I can tell you that regardless of who is crunching the numbers (with the possible exception of the CARB itself), the cost of this administrative action in lost revenue to the aftermarket is calculated in the multiple billions of dollars.
I can give you two full pages of reasons this action should not, must not, continue as an unjustifiable regulation, and I will, but not here. They appear in the testimony of both the AAIA and the California/Nevada/Arizona Automotive Wholesale’s Association and you can access them through the following sites: www.aftermarket.org and www.cawa.org. What I’m going to do here is beg you to wake up! I’m going to implore you to get involved! We are an integral and essential part of this nation’s economy. By going to work every day, by guaranteeing your clients can do the same, you sustain the flow of goods and services all across America!

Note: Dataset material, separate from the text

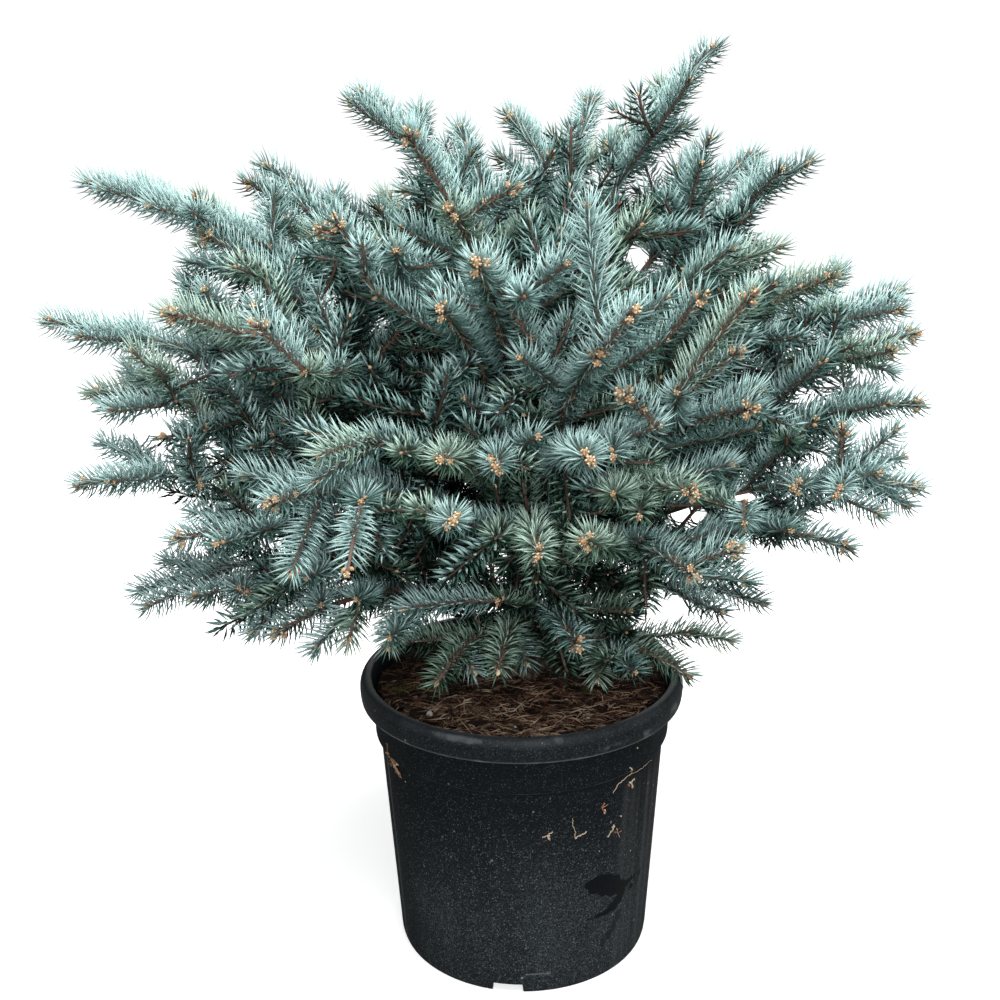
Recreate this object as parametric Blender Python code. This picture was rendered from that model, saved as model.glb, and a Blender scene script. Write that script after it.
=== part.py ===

If you live in California or New Mexico or any of the other 11 states that have adopted the super warranty, it’s your tail the California Air Resources Board is about to step on, your business they are about to cripple. If you live in any one of the remaining states and you think this doesn’t have anything to do with you, ask yourself this: What would you do if it did? How long before that 15-year/150,000-mile warranty spreads across the country and suddenly becomes your problem as well as it is soon to become mine?
Until now, our industry has been an easy target for legislators and actions like these. Until now, we’ve been an industry of independent operators: each shop and its owner isolated and alone. Just because it’s always been that way, doesn’t mean it has to stay that way.
If each one of us takes the same action individually, collectively we have a voice as powerful as any our legislator’s is ever likely to hear!
Maybe it’s time they learned that even the most domesticated house pet is likely to turn, growl and show its teeth if it’s tormented long enough. Maybe it’s finally time for our patience to run out.